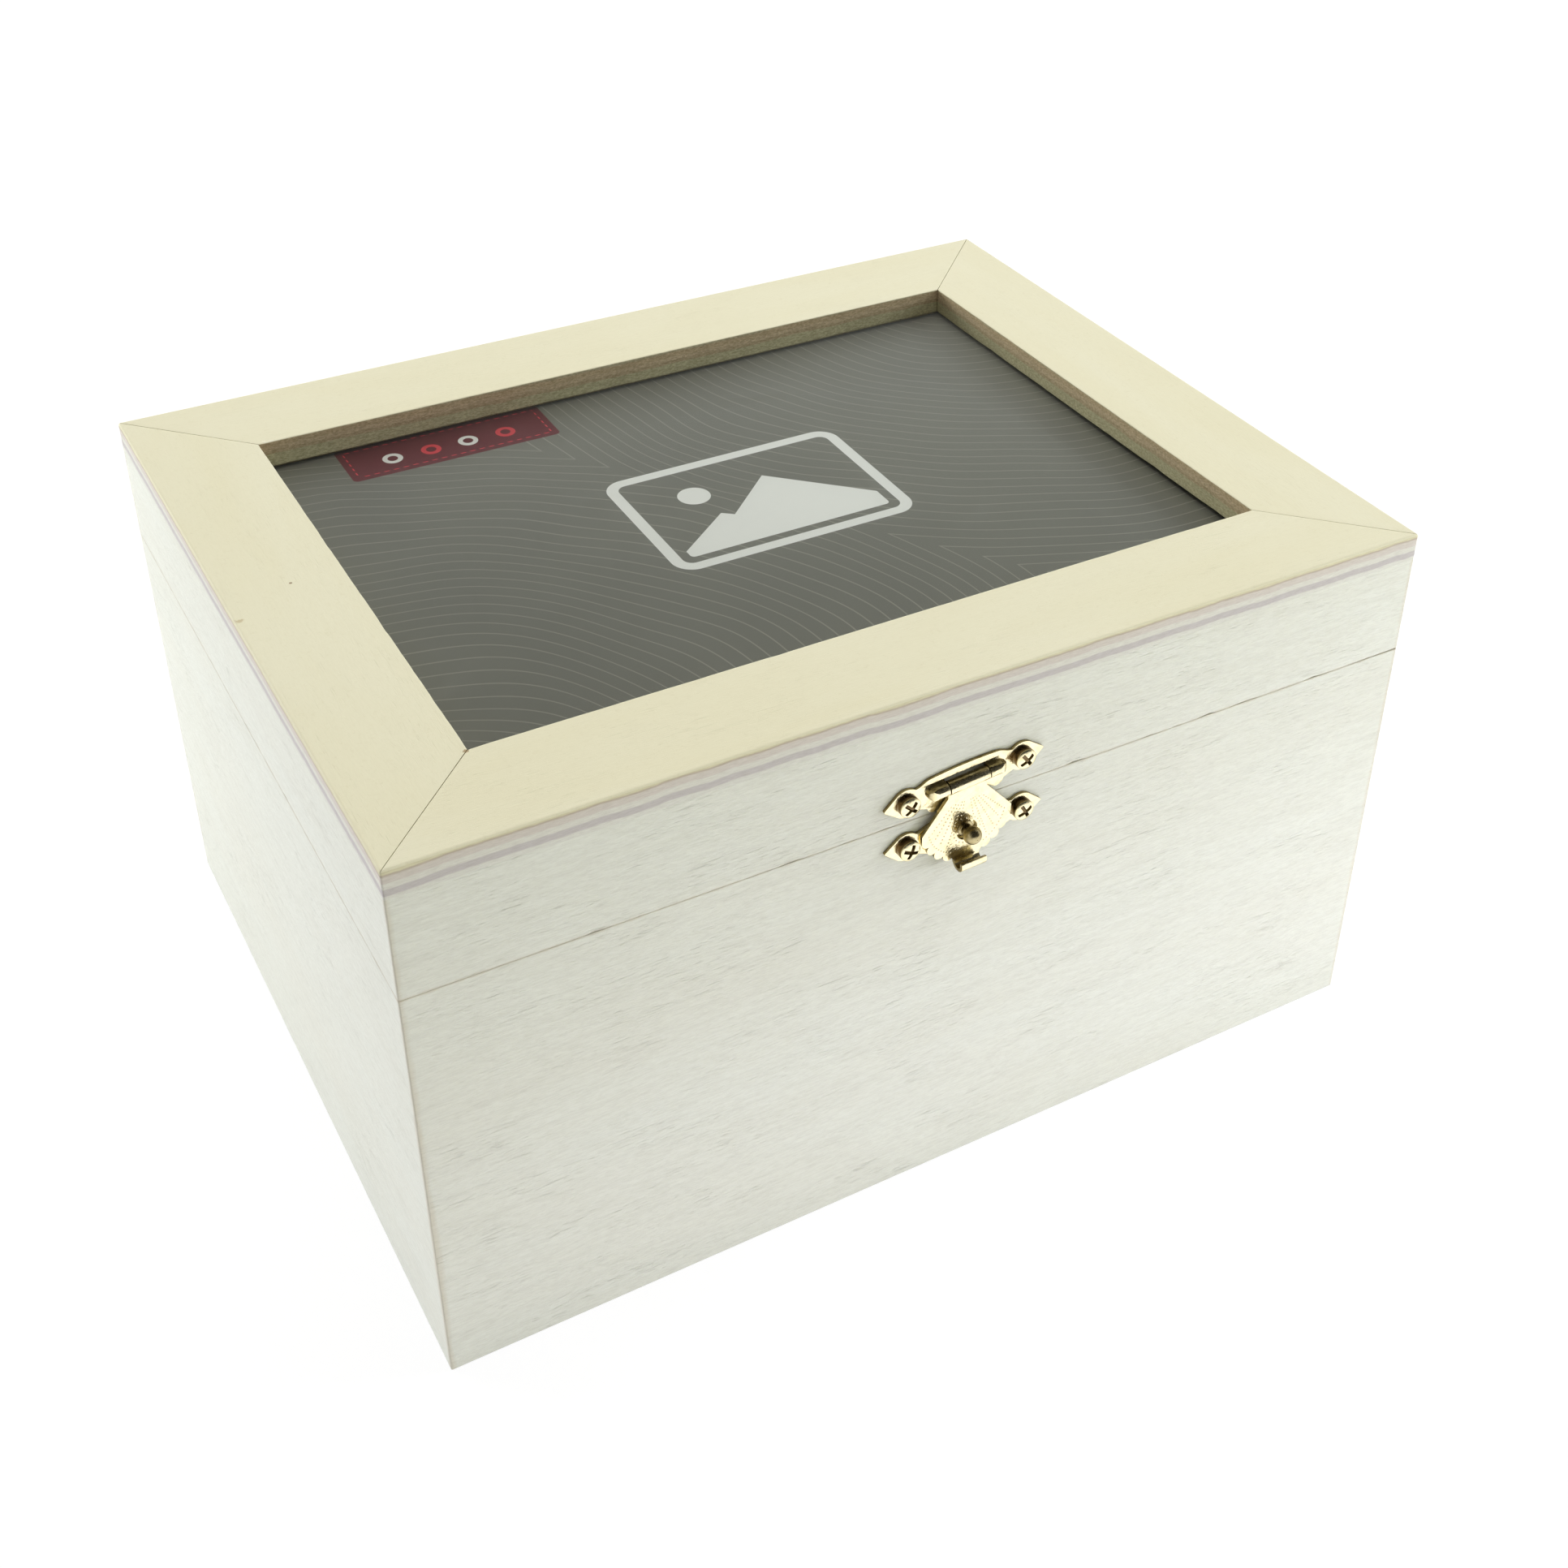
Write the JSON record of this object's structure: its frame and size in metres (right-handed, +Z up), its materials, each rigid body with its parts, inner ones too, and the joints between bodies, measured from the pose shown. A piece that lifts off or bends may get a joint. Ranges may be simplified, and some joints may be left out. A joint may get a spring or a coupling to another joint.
{
  "type": "photo storage box",
  "caption": "Hinged plywood keepsake box with a mitred picture frame lid, clear sheet and card, turn buttons inside, and a pressed brass hasp over a ball stud.",
  "frame": {"origin": "middle of the wooden box's underside", "axes": "+X to the right along the front, +Y from the front to the back, +Z up"},
  "size_m": [0.22, 0.1805, 0.125],
  "materials": {
    "wall_ply": "bare sanded plywood, pale grey white, fine grain",
    "floor_ply": "bare thin plywood",
    "frame_ply": "bare sanded plywood, creamy face veneer, layered edge",
    "strip_wood": "bare softwood strip",
    "hardboard": "brown hardboard, smooth face",
    "clear_sheet": "thin clear plastic sheet, glossy",
    "card": "printed card, satin dark grey with fine pale lines",
    "plated_steel": "zinc plated, satin",
    "brass": "bright plated pressed brass"
  },
  "bodies": {
    "base": {"base_front_wall": "wall_ply", "base_back_wall": "wall_ply", "base_left_wall": "wall_ply", "base_right_wall": "wall_ply", "base_floor": "floor_ply", "catch_plate": "brass", "catch_stud": "brass", "catch_plate_screws": "brass", "left_hinge_base_leaf": "brass", "right_hinge_base_leaf": "brass", "left_hinge_pin": "brass", "right_hinge_pin": "brass", "hinge_base_screws": "brass"},
    "lid": {"lid_front_wall": "wall_ply", "lid_back_wall": "wall_ply", "lid_left_wall": "wall_ply", "lid_right_wall": "wall_ply", "frame_front_rail": "frame_ply", "frame_back_rail": "frame_ply", "frame_left_rail": "frame_ply", "frame_right_rail": "frame_ply", "clear_pane": "clear_sheet", "picture_card": "card", "backing_board": "hardboard", "pocket_front_strip": "strip_wood", "pocket_back_strip": "strip_wood", "pocket_left_strip": "strip_wood", "pocket_right_strip": "strip_wood", "turn_button_screws": "plated_steel", "hasp_plate": "brass", "hasp_pin": "brass", "hasp_plate_screws": "brass", "left_hinge_lid_leaf": "brass", "right_hinge_lid_leaf": "brass", "hinge_lid_screws": "brass"},
    "hasp": {"hasp": "brass"},
    "button_front": {"turn_button_front": "plated_steel"},
    "button_back": {"turn_button_back": "plated_steel"},
    "button_left": {"turn_button_left": "plated_steel"},
    "button_right": {"turn_button_right": "plated_steel"}
  },
  "joints": [
    {"name": "lid_hinge", "type": "hinge", "parent": "base", "child": "lid", "pos_m": [0, 0.0876, 0.09685], "axis": [-1, 0, 0], "range_deg": [0, 180]},
    {"name": "hasp_hinge", "type": "hinge", "parent": "lid", "child": "hasp", "pos_m": [0.00096, -0.0876, 0.1033], "axis": [-0.9969, 0, -0.0785], "range_deg": [0, 160]},
    {"name": "button_front_turn", "type": "hinge", "parent": "lid", "child": "button_front", "pos_m": [0, -0.07, 0.11385], "axis": [0, 0, 1], "range_deg": [-90, 90]},
    {"name": "button_back_turn", "type": "hinge", "parent": "lid", "child": "button_back", "pos_m": [0, 0.07, 0.11385], "axis": [0, 0, 1], "range_deg": [-90, 90]},
    {"name": "button_left_turn", "type": "hinge", "parent": "lid", "child": "button_left", "pos_m": [-0.0955, 0, 0.11385], "axis": [0, 0, 1], "range_deg": [-90, 90]},
    {"name": "button_right_turn", "type": "hinge", "parent": "lid", "child": "button_right", "pos_m": [0.0955, 0, 0.11385], "axis": [0, 0, 1], "range_deg": [-90, 90]}
  ]
}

● **Aim**
All of the material above needs to be copied exactly.

● **Reply**
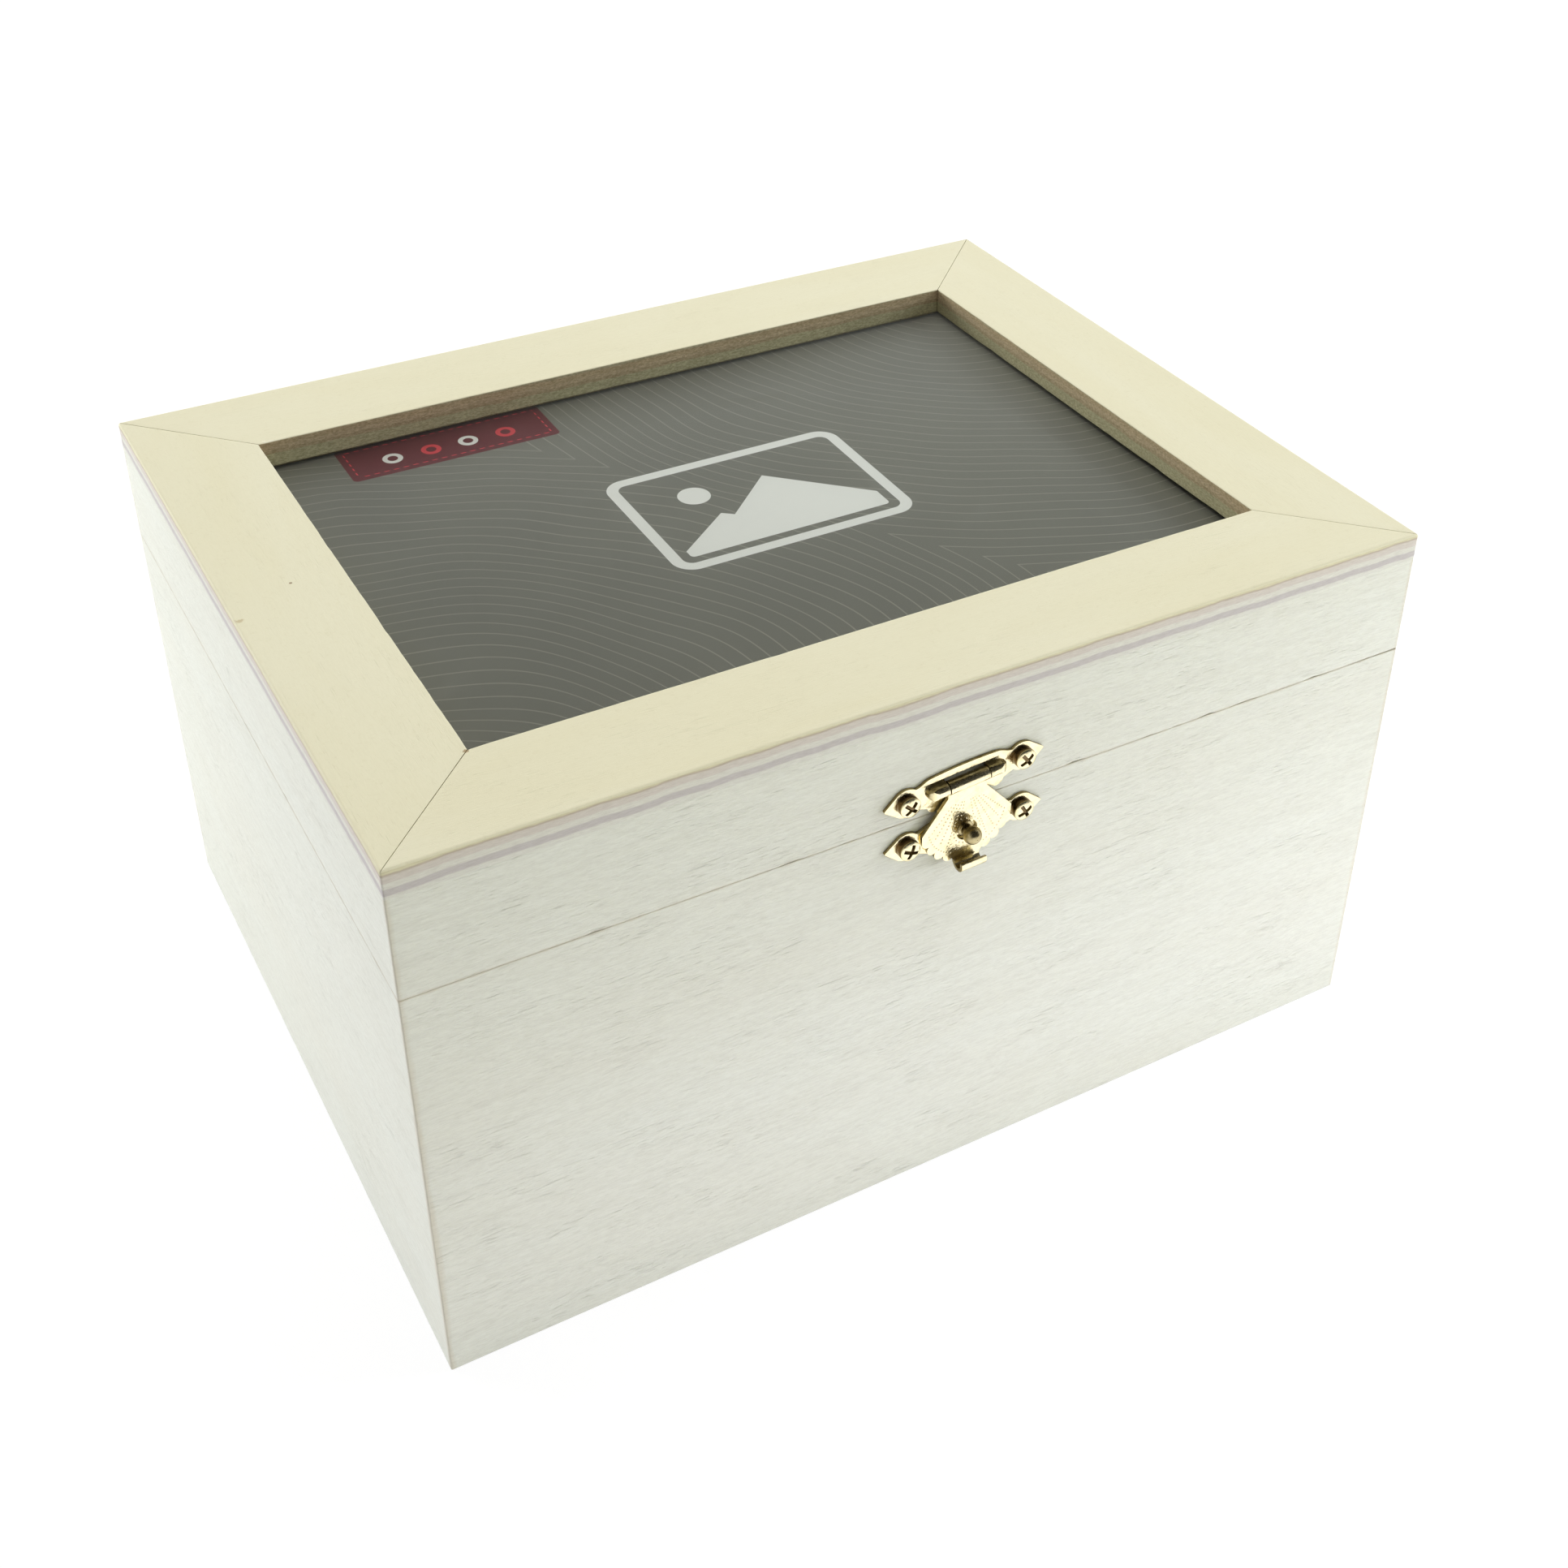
Write the JSON record of this object's structure: its frame and size in metres (right-handed, +Z up), its materials, each rigid body with its parts, inner ones too, and the joints between bodies, measured from the pose shown. A piece that lifts off or bends may get a joint. Ranges may be simplified, and some joints may be left out. A joint may get a spring or a coupling to another joint.
{
  "type": "photo storage box",
  "caption": "Hinged plywood keepsake box with a mitred picture frame lid, clear sheet and card, turn buttons inside, and a pressed brass hasp over a ball stud.",
  "frame": {"origin": "middle of the wooden box's underside", "axes": "+X to the right along the front, +Y from the front to the back, +Z up"},
  "size_m": [0.22, 0.1805, 0.125],
  "materials": {
    "wall_ply": "bare sanded plywood, pale grey white, fine grain",
    "floor_ply": "bare thin plywood",
    "frame_ply": "bare sanded plywood, creamy face veneer, layered edge",
    "strip_wood": "bare softwood strip",
    "hardboard": "brown hardboard, smooth face",
    "clear_sheet": "thin clear plastic sheet, glossy",
    "card": "printed card, satin dark grey with fine pale lines",
    "plated_steel": "zinc plated, satin",
    "brass": "bright plated pressed brass"
  },
  "bodies": {
    "base": {"base_front_wall": "wall_ply", "base_back_wall": "wall_ply", "base_left_wall": "wall_ply", "base_right_wall": "wall_ply", "base_floor": "floor_ply", "catch_plate": "brass", "catch_stud": "brass", "catch_plate_screws": "brass", "left_hinge_base_leaf": "brass", "right_hinge_base_leaf": "brass", "left_hinge_pin": "brass", "right_hinge_pin": "brass", "hinge_base_screws": "brass"},
    "lid": {"lid_front_wall": "wall_ply", "lid_back_wall": "wall_ply", "lid_left_wall": "wall_ply", "lid_right_wall": "wall_ply", "frame_front_rail": "frame_ply", "frame_back_rail": "frame_ply", "frame_left_rail": "frame_ply", "frame_right_rail": "frame_ply", "clear_pane": "clear_sheet", "picture_card": "card", "backing_board": "hardboard", "pocket_front_strip": "strip_wood", "pocket_back_strip": "strip_wood", "pocket_left_strip": "strip_wood", "pocket_right_strip": "strip_wood", "turn_button_screws": "plated_steel", "hasp_plate": "brass", "hasp_pin": "brass", "hasp_plate_screws": "brass", "left_hinge_lid_leaf": "brass", "right_hinge_lid_leaf": "brass", "hinge_lid_screws": "brass"},
    "hasp": {"hasp": "brass"},
    "button_front": {"turn_button_front": "plated_steel"},
    "button_back": {"turn_button_back": "plated_steel"},
    "button_left": {"turn_button_left": "plated_steel"},
    "button_right": {"turn_button_right": "plated_steel"}
  },
  "joints": [
    {"name": "lid_hinge", "type": "hinge", "parent": "base", "child": "lid", "pos_m": [0, 0.0876, 0.09685], "axis": [-1, 0, 0], "range_deg": [0, 180]},
    {"name": "hasp_hinge", "type": "hinge", "parent": "lid", "child": "hasp", "pos_m": [0.00096, -0.0876, 0.1033], "axis": [-0.9969, 0, -0.0785], "range_deg": [0, 160]},
    {"name": "button_front_turn", "type": "hinge", "parent": "lid", "child": "button_front", "pos_m": [0, -0.07, 0.11385], "axis": [0, 0, 1], "range_deg": [-90, 90]},
    {"name": "button_back_turn", "type": "hinge", "parent": "lid", "child": "button_back", "pos_m": [0, 0.07, 0.11385], "axis": [0, 0, 1], "range_deg": [-90, 90]},
    {"name": "button_left_turn", "type": "hinge", "parent": "lid", "child": "button_left", "pos_m": [-0.0955, 0, 0.11385], "axis": [0, 0, 1], "range_deg": [-90, 90]},
    {"name": "button_right_turn", "type": "hinge", "parent": "lid", "child": "button_right", "pos_m": [0.0955, 0, 0.11385], "axis": [0, 0, 1], "range_deg": [-90, 90]}
  ]
}